Matt Bush, FISM News
In its most recent members-only newsletter, the nation’s largest teacher’s union promoted “anti-racist” teaching and Critical Race Theory (CRT) by advocating that both be taught in public schools, including to elementary age children.
The newsletter was published by the National Education Association (NEA) which represents more than 3 million preschool-college level teachers.
A paragraph from the newsletter says, “CRT is based on an understanding that who we are, the laws we have in place, the histories that have been handed down to us, have all been shaped by race. It’s taught in law schools and graduate schools. As for public schools, students deserve age-appropriate and accurate history lessons.”
The NEA newsletter and other publications put out by the largest labor union in America, portray CRT curriculum as nothing more than teaching the truth about the role that racism played in shaping our country and nothing more. However, many conservative voices say there is a reason that CRT is such a polarizing national topic and it is not because people want to “whitewash” American history.

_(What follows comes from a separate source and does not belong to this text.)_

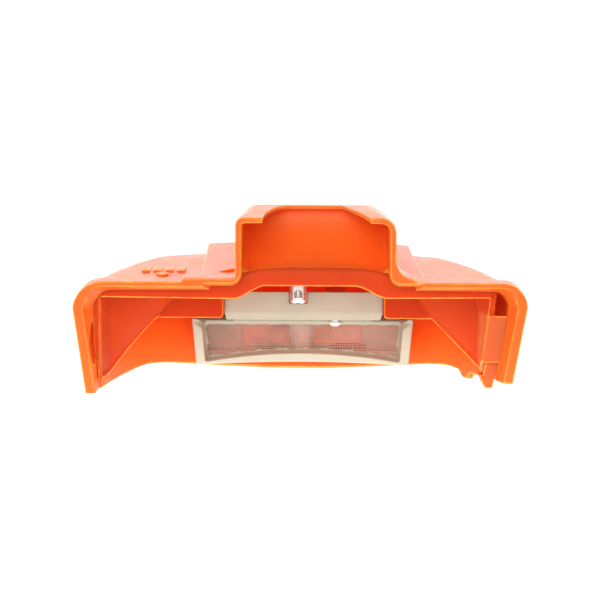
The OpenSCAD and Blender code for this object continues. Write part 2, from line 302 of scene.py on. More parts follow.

Mike Gonzalez wrote an article for The Heritage Foundation exposing the dangers of CRT saying, “Racism and intolerance should have no place in America, but CRT is more than just a philosophical objection to discrimination…When followed to its logical conclusion, CRT is destructive and rejects the fundamental ideas on which our constitutional republic is based.”
NEA President, Becky Pringle, is quoted in the newsletter as saying something that the vast majority of Americans would agree with: “We can objectively present to students the good, bad, and ugly of our past so that they can build a better, brighter future. Our students need to learn about the times when this country has lived up to its promise, and when it has not. Honesty. That’s what they need from us. Truth. That’s what they expect.”
While conservatives and liberals alike would say that we need to have an honest look at our history, the opinion of whether CRT does this or not varies greatly.
CRT proponents claims the curriculum objectively teaches the role that race and racism played in shaping our country and our culture. Its critics, adversely, see it as pitting one race against another, saying that the color of one’s skin inherently makes one either the oppressor or oppressed.
CRT has been a hot-button topic politically as of late. It was highlighted in the Virginia governor election by Glen Youngkin who ran on a platform that he would give more say to parents in regard to their child’s education, in part, by removing CRT curriculum from school.
Democrats have decried the move by Republicans, saying that the theory is not being taught in schools and is a method to create fear amongst their constituents and push votes for their party.
This publication by NEA seems to give credence to the concern from conservatives that CRT is actively being pushed in schools.